Researchers have found a new approach to the creation of customized therapies for virulent flu strains that resist current antiviral drugs. And they did it with flash-based high-performance computing.
The findings, published online this week in Nature Communications, could aid development of new drugs that exploit so-called flu protein ‘pockets.’
Using powerful computer simulations on San Diego Supercomputer Center’s new Trestles system, University of California, Irvine’s Rommie Amaro and Robin Bush together with SDSC’s Ross Walker created a method to predict how pocket structures on the surface of influenza proteins promoting viral replication can be identified as these proteins evolve, allowing for possible pharmaceutical exploitation.
“Our results can influence the development of new drugs taking advantage of this unique feature,” said Amaro, a pharmaceutical sciences and computer science researcher.
The search for effective flu drugs has always been hampered by the influenza virus itself, which mutates from strain to strain, making it difficult to target with a specific pharmaceutical approach. The most common clinical flu treatments are broad-based and only partially effective. They work by interrupting the action of an enzyme in the virus called neuraminidase, which plays a critical role in viral replication.
In 2006, scientists discovered that avian influenza neuraminidase (N1) exhibited a distinctive, pocket-shaped feature in the area pinpointed by clinically used drugs. They named it the 150-cavity.
Amaro and Bush, an ecologist and evolutionary biologist, conducted research using resources at the San Diego Supercomputer Center, as well as the National Institute for Computational Sciences (NICS) to learn the conditions under which the pockets form.
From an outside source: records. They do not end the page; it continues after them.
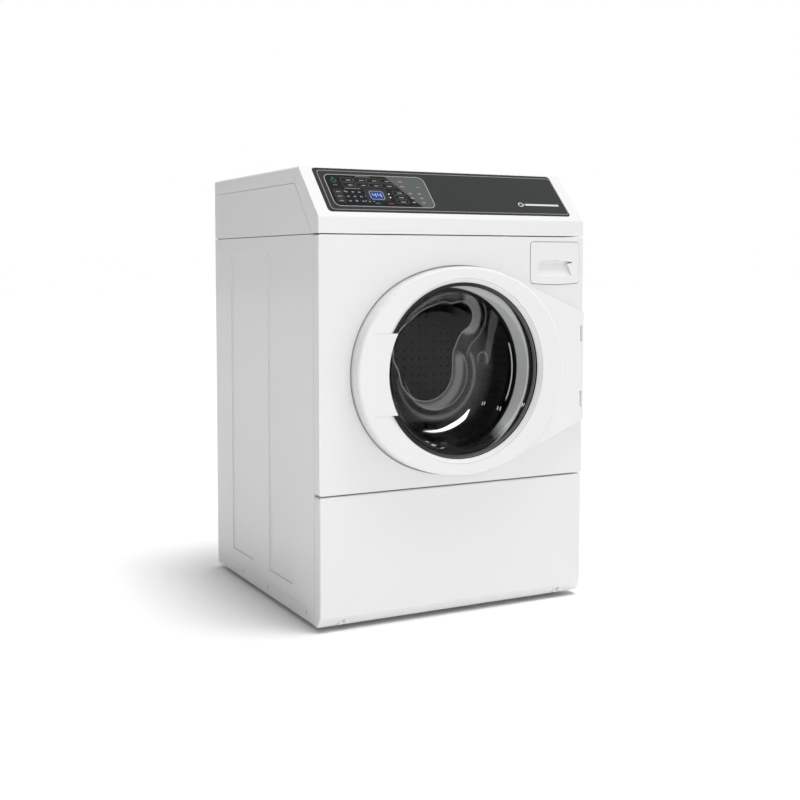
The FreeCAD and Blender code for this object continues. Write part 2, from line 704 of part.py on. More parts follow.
node("display_window", slope_box("display_window", *window, "-0.4", "0.6"))
node("console_badge", join("console_badge",
                           slope_box("badge_bar", *badge_bar, "overlay_proud",
                                     "overlay_proud+0.5"),
                           cut("badge_ring",
                               slope_rod("badge_disc", "188", "51", "overlay_proud",
                                         "overlay_proud+0.5", "7"),
                               slope_rod("badge_eye", "188", "51", "-1", "4", "4.6")),
                           slope_box("badge_tail", "194", "202", "50", "52", "overlay_proud",
                                     "overlay_proud+0.5")))
for name, x0, x1, s0, s1 in keys:
    node(name, slope_box(name, x0, x1, s0, s1, "-6", "key_proud"))
board = slope_box("board_sheet", "-300", "-40", "20", "140", "-12", "-10.4")
posts = [slope_rod("board_post", x, s, "-10.4", "-3", "3") for x in ("-294", "-46")
         for s in ("26", "134")]
chips = [slope_box("board_display", "-206", "-154", "52", "88", "-10.4", "-4"),
         slope_box("board_relay", "-110", "-80", "60", "90", "-26", "-12"),
         slope_box("board_chip", "-240", "-220", "70", "90", "-14.5", "-12")]
node("control_board", join("control_board", board, *posts, *chips))

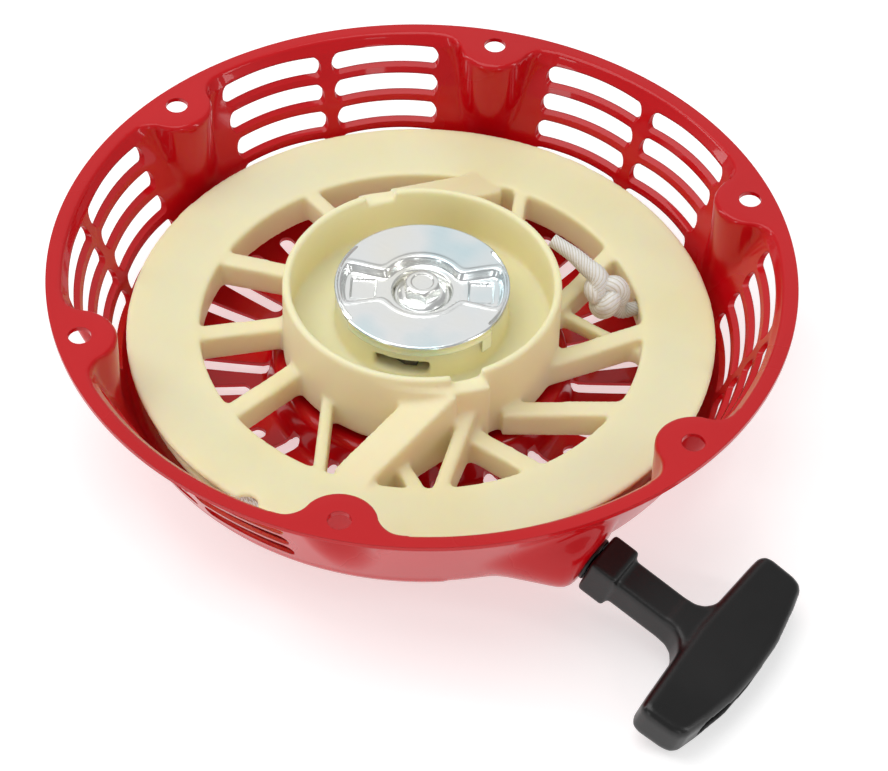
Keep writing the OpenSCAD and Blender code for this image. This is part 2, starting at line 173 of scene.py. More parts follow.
# glossy red paint over pressed steel, a little darker in places
redPaint, shader = newMaterial("redPaint", (0.54, 0.001, 0.004), 0.3)
shader.inputs["Specular IOR Level"].default_value = 0.12
shader.inputs["Coat Weight"].default_value = 0.5
shader.inputs["Coat Roughness"].default_value = 0.05
clouds = objectNoise(redPaint, 9, 4)
rampColour(redPaint, clouds, [(0.3, (0.50, 0.0, 0.003)), (0.7, (0.58, 0.002, 0.006))],
           shader.inputs["Base Color"])
rampValue(redPaint, clouds, 0.22, 0.36, shader.inputs["Roughness"])
addBump(redPaint, shader, objectNoise(redPaint, 130, 2), 0.03, 0.0005, 0.0006)

# natural nylon: light passes a little way into it
nylon, shader = newMaterial("naturalNylon", (0.90, 0.83, 0.53), 0.42)
shader.inputs["Subsurface Weight"].default_value = 0.5
shader.inputs["Subsurface Radius"].default_value = (1.0, 0.7, 0.25)
shader.inputs["Subsurface Scale"].default_value = 0.006
shader.inputs["Specular IOR Level"].default_value = 0.4
clouds = objectNoise(nylon, 14, 4)
rampColour(nylon, clouds,
           [(0.25, (0.88, 0.79, 0.46)), (0.5, (0.91, 0.84, 0.54)), (0.75, (0.92, 0.86, 0.58))],
           shader.inputs["Base Color"])
rampValue(nylon, clouds, 0.36, 0.5, shader.inputs["Roughness"])
addBump(nylon, shader, objectNoise(nylon, 500, 3), 0.06, 0.0004)

# bright zinc plating with a bluish passivation
zinc, shader = newMaterial("zincPlate", (0.84, 0.87, 0.88), 0.2, 1.0)
rampColour(zinc, objectNoise(zinc, 30, 2),
           [(0.3, (0.66, 0.83, 0.88)), (0.5, (0.9, 0.92, 0.92)), (0.7, (0.93, 0.92, 0.86))],
           shader.inputs["Base Color"])
fineLines = objectNoise(zinc, 160, 3, (1, 5, 1))
rampValue(zinc, fineLines, 0.18, 0.27, shader.inputs["Roughness"])
addBump(zinc, shader, fineLines, 0.02, 0.0001, 0.0003)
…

They created molecular simulations of flu proteins to predict how these dynamic structures move and change, as well as and where and when the 150-cavity pockets will appear on the protein surface.
This sequence analysis method could be utilized on evolving flu strains, providing vital information for drug design, Amaro said. “Having additional antivirals in our treatment arsenal would be advantageous and potentially critical if a highly virulent strain, for example, H5N1, evolved to undergo rapid transmission among humans or if the already highly transmissible H1N1 pandemic virus was to develop resistance to existing antiviral drugs,” she added.
Walker, who runs the Walker Molecular Dynamics Lab at SDSC, developed a customized version of the AMBER software, a widely used package of molecular simulation codes, to run these specific simulations on Trestles. That included detailed performance tuning including hard-coding atom counts, atom types and parameters, and being able to use Trestles for uninterrupted two-week runs that together consumed more than one million single processor hours.
“We initially used the Athena supercomputer at NICS, which provided us with all the initial comparison data before Trestles came online earlier this year,” said Walker. “We had Trestles all ready to go as soon as the first H1N1 protein structure was available, and using the earlier work we did on Athena, we were able to put Trestles immediately to work to conduct simulations of the structure as part of this research.”
Robert Swift and Lane Votapka of UCI, as well as Wilfred Li of UC San Diego, also contributed to the study, which received support from the National Institutes of Health and the NSF.
Versions of this story originally ran on the UC San Diego website and the San Diego Supercomputer Center's website.